There had been early warning signs that trouble was on the horizon, according to former Deputy Governor Mokate.
“I used to serve as the Central Bank Deputy of the G20 [Group of 20] Forum. I remember a couple of meetings we had, maybe it was 2005−06, and there was an economist from the Bank for International Settlements. Even before this thing happened, [the economist] kept saying he thought that there was a lot of risk in the system,” Mokate said.
The financial sector had evolved. There were different types of instruments in place that allowed for risk to be disbursed and not concentrated. The economist was concerned about risks, particularly with respect to the credit instruments that had evolved, according to Mokate.

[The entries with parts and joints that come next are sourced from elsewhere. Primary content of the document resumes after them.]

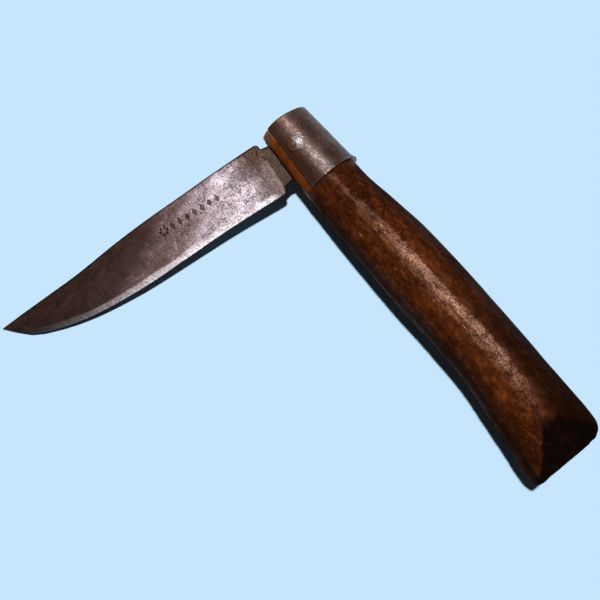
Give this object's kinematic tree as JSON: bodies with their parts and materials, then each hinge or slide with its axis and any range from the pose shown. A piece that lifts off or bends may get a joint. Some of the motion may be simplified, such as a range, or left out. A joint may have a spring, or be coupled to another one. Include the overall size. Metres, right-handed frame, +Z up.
{
  "type": "folding grafting knife",
  "caption": "Folding garden knife: wooden beak-ended handle, open steel collar, one hammered rivet and a broad pointed carbon-steel blade lying half open.",
  "frame": {"origin": "middle of the lying knife's bounding box, on the surface it lies on", "axes": "+X along the handle towards the butt, +Z up, roughly along the rivet, and the half-open blade points to -Y"},
  "size_m": [0.1153, 0.1011, 0.0183],
  "materials": {
    "handle_wood": "hand-polished, dark and worn",
    "collar_steel": "brown-grey patina, rubbed",
    "blade_steel": "stained and lightly pitted, bright at the edge",
    "rivet_steel": "hammered, rubbed bright on top"
  },
  "bodies": {
    "handle_body": {"handle": "handle_wood", "collar": "collar_steel", "rivet": "rivet_steel"},
    "blade_body": {"blade": "blade_steel"}
  },
  "joints": [
    {"name": "blade_hinge", "type": "hinge", "parent": "handle_body", "child": "blade_body", "pos_m": [-0.04412, 0.03784, 0.00831], "axis": [-0.0078, -0.087, 0.9962], "range_deg": [-82.5, 94.5]}
  ]
}
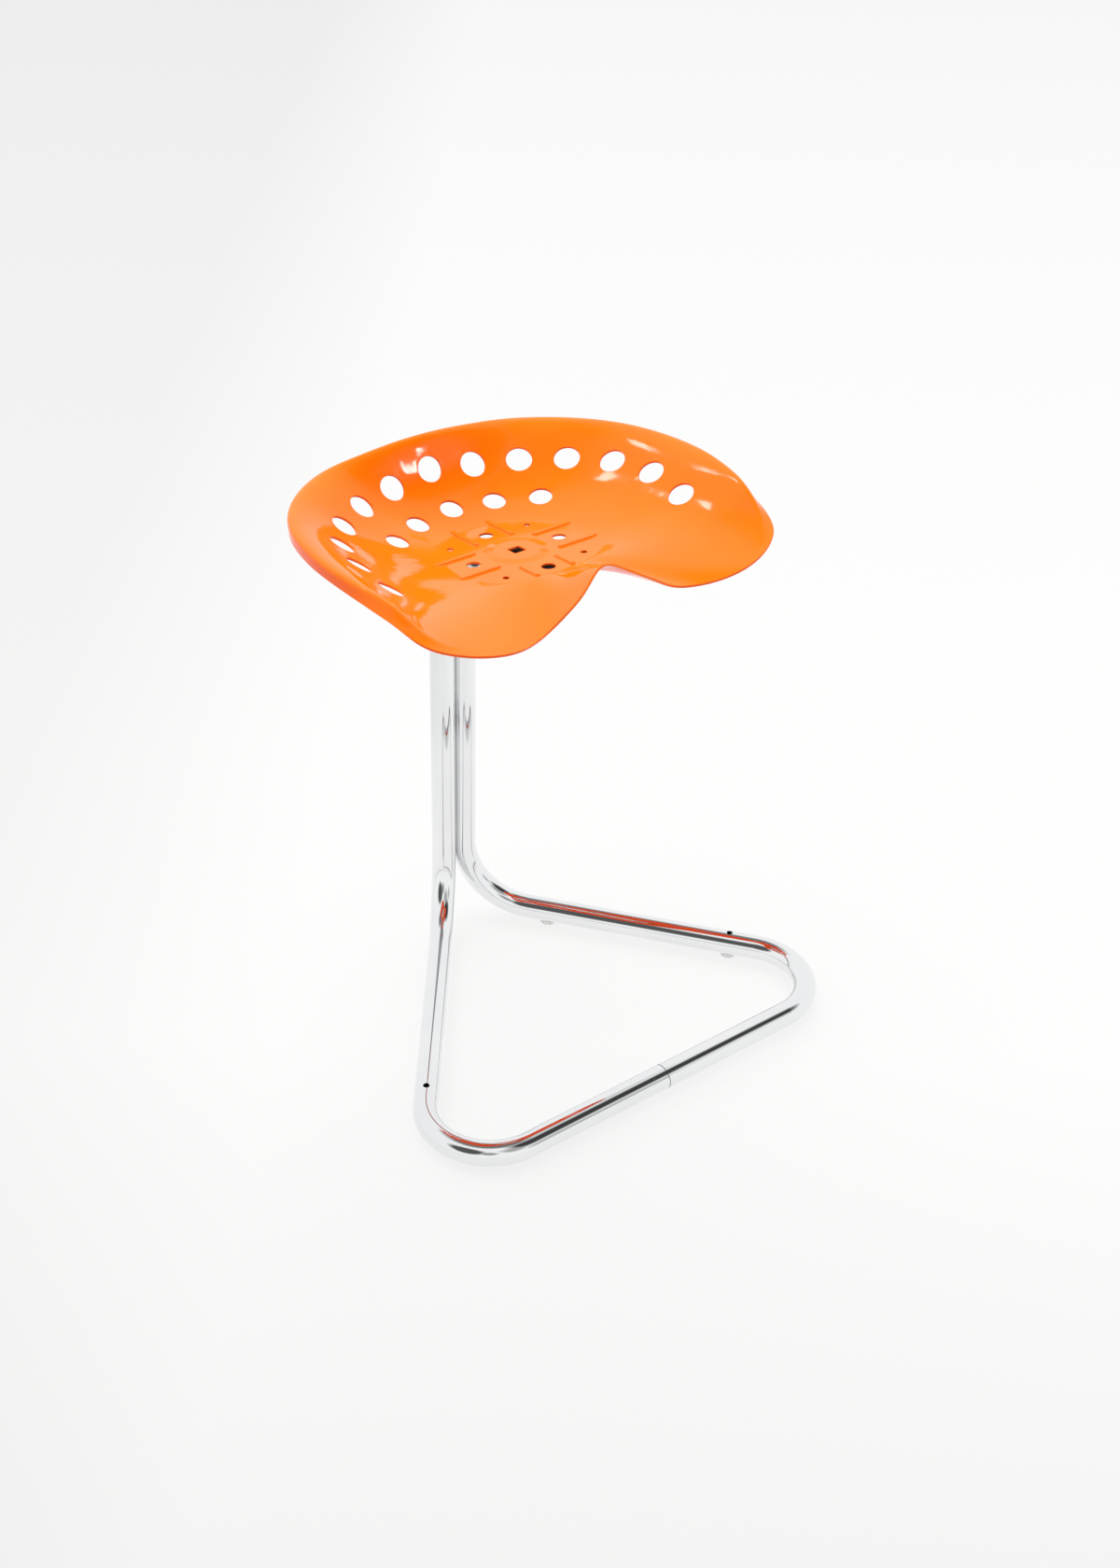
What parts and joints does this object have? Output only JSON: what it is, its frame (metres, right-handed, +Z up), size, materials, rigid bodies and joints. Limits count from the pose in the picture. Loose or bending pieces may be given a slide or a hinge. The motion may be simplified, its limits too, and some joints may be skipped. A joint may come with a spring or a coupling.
{
  "type": "tractor seat stool",
  "caption": "Pressed steel tractor seat with a rolled rim and perforations, on a cantilever frame of bent chromed tube with a triangular base.",
  "frame": {"origin": "on the floor, under the middle of the stool's width and depth", "axes": "+Z up, -Y the way the sitter faces, +X the sitter's left; symmetric about X = 0"},
  "size_m": [0.4574, 0.4162, 0.5207],
  "materials": {
    "orange_enamel": "glossy orange stove enamel",
    "chrome_tube": "polished chrome plating",
    "black_steel": "satin black paint",
    "zinc_steel": "bright zinc plating",
    "plain_steel": "drawn steel, lightly oiled",
    "black_rubber": "matt black rubber",
    "black_plastic": "fine-grained black plastic",
    "grey_nylon": "semi-translucent nylon"
  },
  "bodies": {
    "root": {"seat_pan": "orange_enamel", "seat_studs": "zinc_steel", "seat_isolators": "black_rubber", "front_cross_bar": "black_steel", "rear_cross_bar": "black_steel", "seat_washers": "zinc_steel", "seat_nuts": "zinc_steel", "left_tube": "chrome_tube", "right_tube": "chrome_tube", "left_arm_plug": "black_plastic", "right_arm_plug": "black_plastic", "left_front_glide": "grey_nylon", "left_rear_glide": "grey_nylon", "right_front_glide": "grey_nylon", "right_rear_glide": "grey_nylon", "joint_spigot": "plain_steel", "joint_screws": "zinc_steel"}
  },
  "joints": []
}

The South African central bank took note of what was happening globally, and the financial stability of the system at home was front of mind.
“Fortunately, our laws were strict. We didn’t have as much deregulation as other countries had. So the mortgage-backed securities that the international banks in the US were able to take off-balance sheet, our regulator had required our banks to keep on-balance sheet so they could get an immediate sense of whether we would have a similar problem,” said Mokate.
In addition, South Africa’s regulation was more conservative. That stood the country in good stead. Furthermore, “the vigilance of the SARB, when it came to the key indicators that could pose a challenge the financial sector, was robust,” Mokate revealed.
Said Mminele: “In many ways when the crisis hit South Africa, there was a little bit of a delay compared to other advanced countries. At the time it became clear when it registered that this was going to be of a major severity. Given the delay, we also [had] the benefit of seeing what had happened in countries that were a little bit ahead of us.”
It was clear that there was an impending global crisis. The SARB had to ensure that the financial markets stayed intact, and that the economic and financial stability of the country was preserved.
Forceful monetary actions were taken with interest rates being cut by 500 basis points. South Africa was further cushioned by a healthy fiscal position. In fact, in 2007−08, the country ran its first-ever budget surplus, and provided the resources to respond decisively to the economic crisis. Combined, this ensured the severity and the depth of the recession of the 2008−09 crisis was relatively short-lived in the country.
“A million jobs were lost. But, in principle, the economy recovered fairly quickly because of decisive policy action taken at the time,” Mminele said.
In 2009, the MPC moved to monthly meetings, “rather than meeting every second month, so that we could make decisions on a much more regular basis,” Kahn said.
The events of 2009 gave renewed impetus to the work going into finalising the Red Book.